Nov 132012
 

How far from the boundary wall must I build?

OB siteplan s Boundary Lines,Walls & Fences

 

We get a number of questions asking “How close to the boundary am I (or my neighbour) allowed to build?” The site plan above is a sample and is only a guide to the approximate building lines and distances that the Building Regulations allow a house as well as other out-buildings to be built. All the measurements on the plan are in metres and show the distance from a road at the bottom and at the top, from a public open space. You will also see that the side measurements that go on to the neighbours properties is less than that for the road and the open space.

We must point out that this is just a guide. All properties have their own characteristics and features and the boundary distances may vary. You MUST check with your local authority even before you have plans drawn up to avoid having to re-draw and re-submit the plans again and incur extra delays and costs. There are roads, public open spaces and servitudes that all have their own unique set of boundary requirements. If you want to build within the specified building lines you will have to apply for a waiver to the local planning department. They will, more than likely, require you to get your neighbours consent in writing before you can get approval .

  171 Responses to “Boundary Lines,Walls & Fences”

Comments (171)
  1. We have a palisade fence between properties. The new neighbours have cut down all the foliage on their side of the fence and we can now see completely into their property as we are slightly raised. Are we allowed to attach trellising to this wall and grow plants etc up it.

    It is such a stupid thing they have done as we can see everything that goes on including their patio and into their house.

    • Fences that are up to 1,8 m are considered by the National Building Regulations to be minor building work – and therefore do not need plans (although some municipalities do call for plans). So if the fence is lower than 1,8 m you can add to it without plans. BUT – this is only if the fence is yours. You need to ascertain whether it is on your property or theirs – or exactly on the boundary. You should also find out who paid for the fence in the first place. Our current neighbours did something similar though we have a vibrecrete wall in-between the two proerties; they cut down a gorgeous fruit-bearing plumb tree because it had thorns! Doesn’t worry us cos they overlook our washing line – but we can see right into their garden now. As you say – stupid :-)

  2. Good day,

    I stay in La montagne, Pretoria. Simon vermooten road is right behind my house. The municipality decided to widen the bridge. This caused the bridge to move closer to my back wall. It also cuased the wall to be lower on the outside of my yard than it is from the inside. If you stand on the outside, it is about 1,6m tall and should be 2m or a bit higher.

    Is there any liability on the municipalities side to extend my wall so it is higher again to about 2m when you stand on the outside.

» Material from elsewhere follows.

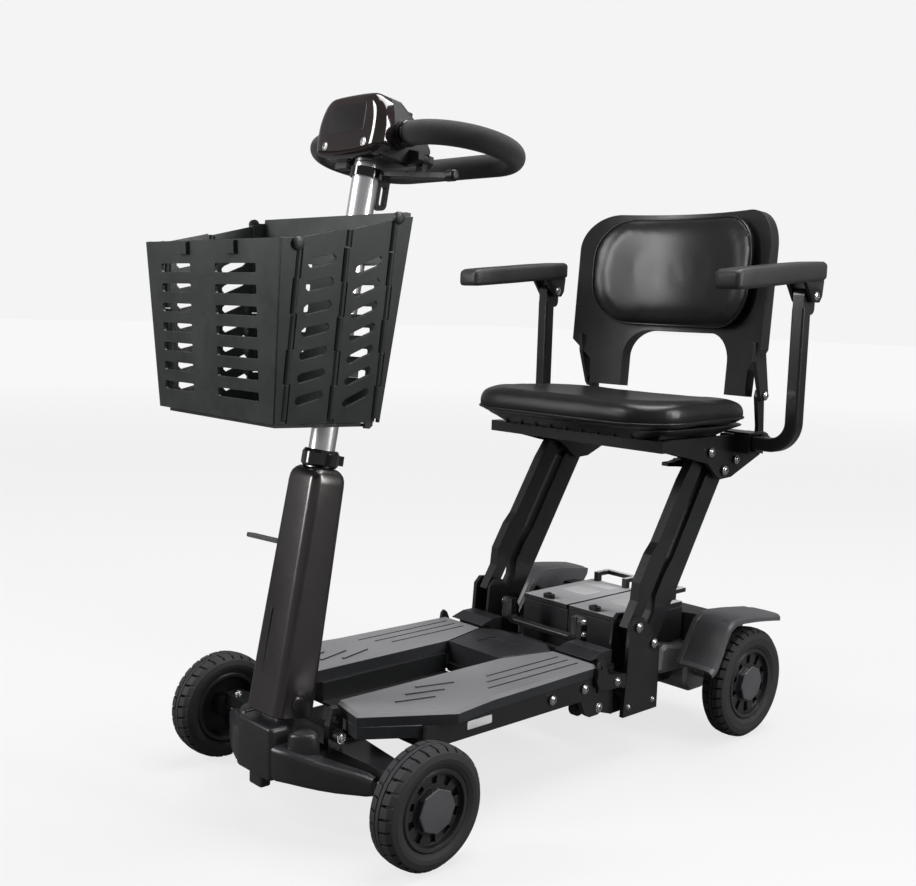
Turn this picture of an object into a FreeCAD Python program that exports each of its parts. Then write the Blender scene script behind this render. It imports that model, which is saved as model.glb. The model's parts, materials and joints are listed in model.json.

    • Hannes I know a fair bit about the National Building Regulations, but this falls outside of this particular law. There must be some law that governs this type of thing though I imagine it would be the Roads Agency – the dreaded SANRAL. If you click on my link you can download the Act. Alternatively go into your local authority office and see if anyone there can give you some good advice.

  3. Hiya my nan has lived in her house for over 70 years and has a neighbour who wants to put up 5 inch insulation and 1 inch rendering on the wall of their property which is then coming over my nans property they even have the guttering close to her window and the builder says he is allowed to do so. I don’t think this is allowed as my nan is now losing 5 inches of her property? Could you advise me is this allowed? Many thanks

    • Samantha I really don’t know what you mean by “5 inch insulation and 1 inch rendering” – render is plaster and this should not be applied in layers that are more than half an inch (0.5 mm) thick. So that implies two layers of plaster. Insulation? Is this an existing wall?
      Anyone if whatever it is they are doing is encroaching on her property it is illegal. If there is guttering involved then it sounds more like a building than a freestanding wall, in which case they MUST have approved plans from the local authority. My suggestion is for you to go to the local authority offices and ask them to send a building inspector to investigate asap.